** start of Data for the task **

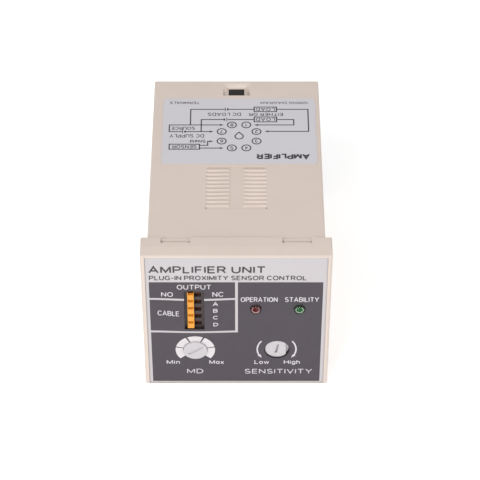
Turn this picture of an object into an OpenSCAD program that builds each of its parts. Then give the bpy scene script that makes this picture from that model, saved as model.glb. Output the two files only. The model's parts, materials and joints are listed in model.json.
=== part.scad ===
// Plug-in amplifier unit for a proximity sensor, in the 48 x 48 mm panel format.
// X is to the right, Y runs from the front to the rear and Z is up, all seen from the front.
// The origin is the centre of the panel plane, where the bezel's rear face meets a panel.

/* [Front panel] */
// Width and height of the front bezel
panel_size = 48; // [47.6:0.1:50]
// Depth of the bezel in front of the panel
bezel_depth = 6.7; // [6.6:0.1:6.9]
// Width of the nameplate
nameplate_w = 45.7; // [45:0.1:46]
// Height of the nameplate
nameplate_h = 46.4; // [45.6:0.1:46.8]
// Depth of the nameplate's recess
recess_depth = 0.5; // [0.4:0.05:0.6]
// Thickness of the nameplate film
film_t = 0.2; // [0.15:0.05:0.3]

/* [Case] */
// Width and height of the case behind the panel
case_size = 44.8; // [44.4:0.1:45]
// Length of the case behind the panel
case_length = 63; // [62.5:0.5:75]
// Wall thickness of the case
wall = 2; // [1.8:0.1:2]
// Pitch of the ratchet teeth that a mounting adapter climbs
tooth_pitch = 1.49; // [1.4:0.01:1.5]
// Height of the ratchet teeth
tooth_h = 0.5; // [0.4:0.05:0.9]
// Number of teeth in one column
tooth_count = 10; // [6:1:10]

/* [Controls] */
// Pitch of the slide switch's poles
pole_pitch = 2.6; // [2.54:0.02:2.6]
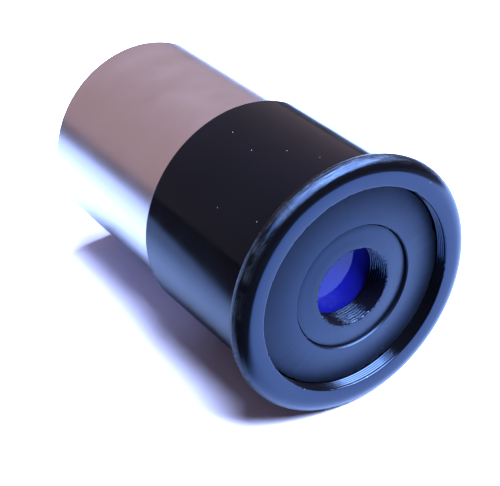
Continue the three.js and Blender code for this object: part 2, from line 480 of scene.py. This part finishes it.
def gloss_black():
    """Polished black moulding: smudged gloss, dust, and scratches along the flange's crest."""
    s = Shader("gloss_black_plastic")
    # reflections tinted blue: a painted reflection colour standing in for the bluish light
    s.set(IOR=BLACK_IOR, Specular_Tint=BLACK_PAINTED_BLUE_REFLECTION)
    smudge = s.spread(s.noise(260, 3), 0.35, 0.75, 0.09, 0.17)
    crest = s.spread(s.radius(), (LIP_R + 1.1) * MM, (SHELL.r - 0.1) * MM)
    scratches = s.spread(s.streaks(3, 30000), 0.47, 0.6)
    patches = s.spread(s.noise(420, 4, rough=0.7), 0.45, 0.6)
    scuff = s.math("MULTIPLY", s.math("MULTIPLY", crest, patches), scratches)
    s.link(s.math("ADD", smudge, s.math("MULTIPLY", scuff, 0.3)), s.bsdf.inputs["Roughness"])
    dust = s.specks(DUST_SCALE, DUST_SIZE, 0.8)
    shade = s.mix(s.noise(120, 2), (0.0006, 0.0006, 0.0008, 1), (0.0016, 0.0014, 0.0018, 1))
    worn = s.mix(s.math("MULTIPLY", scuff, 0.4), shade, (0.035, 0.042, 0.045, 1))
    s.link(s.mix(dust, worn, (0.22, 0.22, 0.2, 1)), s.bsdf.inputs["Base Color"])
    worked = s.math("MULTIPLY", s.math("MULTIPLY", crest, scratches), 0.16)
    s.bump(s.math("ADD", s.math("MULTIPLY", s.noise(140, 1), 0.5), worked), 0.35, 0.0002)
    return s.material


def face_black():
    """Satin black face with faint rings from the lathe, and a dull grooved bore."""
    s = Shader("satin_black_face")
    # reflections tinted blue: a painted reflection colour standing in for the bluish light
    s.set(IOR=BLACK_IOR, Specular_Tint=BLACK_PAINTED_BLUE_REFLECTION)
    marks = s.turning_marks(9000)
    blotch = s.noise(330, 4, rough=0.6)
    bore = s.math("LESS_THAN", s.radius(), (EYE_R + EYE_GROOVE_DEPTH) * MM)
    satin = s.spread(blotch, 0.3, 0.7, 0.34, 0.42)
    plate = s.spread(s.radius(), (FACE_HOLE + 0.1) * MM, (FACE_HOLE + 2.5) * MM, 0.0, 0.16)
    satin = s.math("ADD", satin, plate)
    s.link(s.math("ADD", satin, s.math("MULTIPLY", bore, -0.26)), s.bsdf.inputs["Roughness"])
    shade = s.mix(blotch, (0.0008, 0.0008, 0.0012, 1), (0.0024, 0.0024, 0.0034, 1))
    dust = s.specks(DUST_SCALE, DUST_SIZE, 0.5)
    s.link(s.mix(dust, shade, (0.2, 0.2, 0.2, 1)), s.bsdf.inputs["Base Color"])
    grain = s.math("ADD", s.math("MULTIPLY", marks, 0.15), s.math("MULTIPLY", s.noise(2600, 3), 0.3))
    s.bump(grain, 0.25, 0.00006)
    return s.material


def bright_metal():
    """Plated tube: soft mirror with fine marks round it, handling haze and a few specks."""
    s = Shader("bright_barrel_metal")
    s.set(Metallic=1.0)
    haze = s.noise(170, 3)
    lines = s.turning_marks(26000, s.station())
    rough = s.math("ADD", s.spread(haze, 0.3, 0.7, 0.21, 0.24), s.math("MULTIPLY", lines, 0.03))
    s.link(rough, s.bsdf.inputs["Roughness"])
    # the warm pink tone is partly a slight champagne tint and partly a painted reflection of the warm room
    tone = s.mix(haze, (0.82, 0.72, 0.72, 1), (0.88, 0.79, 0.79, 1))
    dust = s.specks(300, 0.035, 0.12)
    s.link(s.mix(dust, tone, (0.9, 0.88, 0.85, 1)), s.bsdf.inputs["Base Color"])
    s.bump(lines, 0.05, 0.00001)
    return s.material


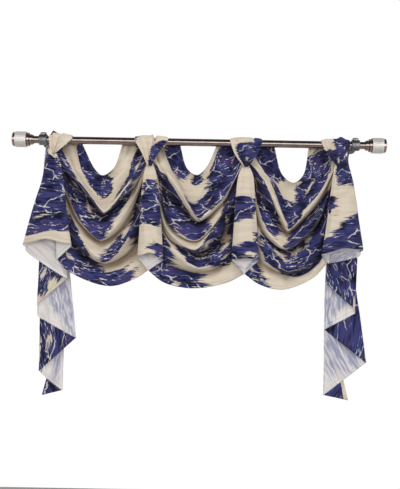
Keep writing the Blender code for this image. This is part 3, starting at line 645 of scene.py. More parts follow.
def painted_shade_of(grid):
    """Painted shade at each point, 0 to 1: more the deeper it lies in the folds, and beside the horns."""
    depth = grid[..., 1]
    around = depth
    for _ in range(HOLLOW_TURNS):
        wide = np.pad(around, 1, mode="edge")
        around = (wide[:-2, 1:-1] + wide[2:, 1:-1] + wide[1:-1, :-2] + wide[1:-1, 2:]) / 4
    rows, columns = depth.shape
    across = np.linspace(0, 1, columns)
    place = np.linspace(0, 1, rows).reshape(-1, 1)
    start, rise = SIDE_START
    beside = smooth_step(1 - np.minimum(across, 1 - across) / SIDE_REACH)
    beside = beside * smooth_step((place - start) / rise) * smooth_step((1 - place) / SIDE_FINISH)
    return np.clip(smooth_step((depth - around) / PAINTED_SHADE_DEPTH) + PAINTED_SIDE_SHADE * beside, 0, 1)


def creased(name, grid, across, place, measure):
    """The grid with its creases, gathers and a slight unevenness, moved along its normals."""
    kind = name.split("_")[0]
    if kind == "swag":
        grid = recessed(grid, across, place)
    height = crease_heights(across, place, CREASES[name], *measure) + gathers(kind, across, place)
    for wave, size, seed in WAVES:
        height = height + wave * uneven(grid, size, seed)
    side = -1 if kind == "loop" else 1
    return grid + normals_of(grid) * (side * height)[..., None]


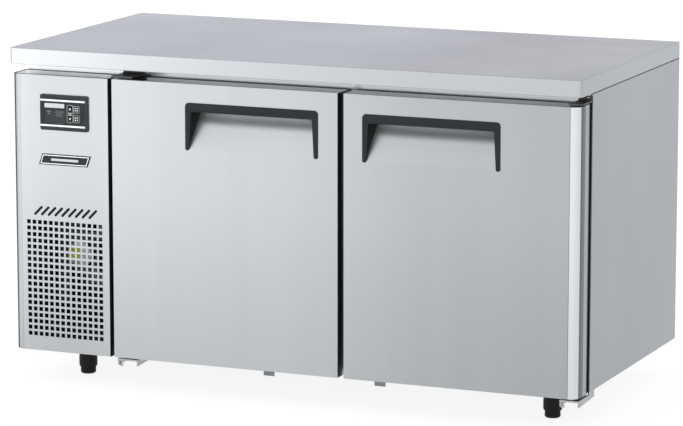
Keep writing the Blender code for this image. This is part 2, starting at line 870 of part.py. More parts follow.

** end of Data for the task **

Requirement — Using the data above, repeat exactly the lines that begin at the line with "scene.py. More parts follow." and end at the line with "return np.clip(smooth_step((depth - around)", both ends included.

Problem solution —
Keep writing the Blender code for this image. This is part 3, starting at line 645 of scene.py. More parts follow.
def painted_shade_of(grid):
    """Painted shade at each point, 0 to 1: more the deeper it lies in the folds, and beside the horns."""
    depth = grid[..., 1]
    around = depth
    for _ in range(HOLLOW_TURNS):
        wide = np.pad(around, 1, mode="edge")
        around = (wide[:-2, 1:-1] + wide[2:, 1:-1] + wide[1:-1, :-2] + wide[1:-1, 2:]) / 4
    rows, columns = depth.shape
    across = np.linspace(0, 1, columns)
    place = np.linspace(0, 1, rows).reshape(-1, 1)
    start, rise = SIDE_START
    beside = smooth_step(1 - np.minimum(across, 1 - across) / SIDE_REACH)
    beside = beside * smooth_step((place - start) / rise) * smooth_step((1 - place) / SIDE_FINISH)
    return np.clip(smooth_step((depth - around) / PAINTED_SHADE_DEPTH) + PAINTED_SIDE_SHADE * beside, 0, 1)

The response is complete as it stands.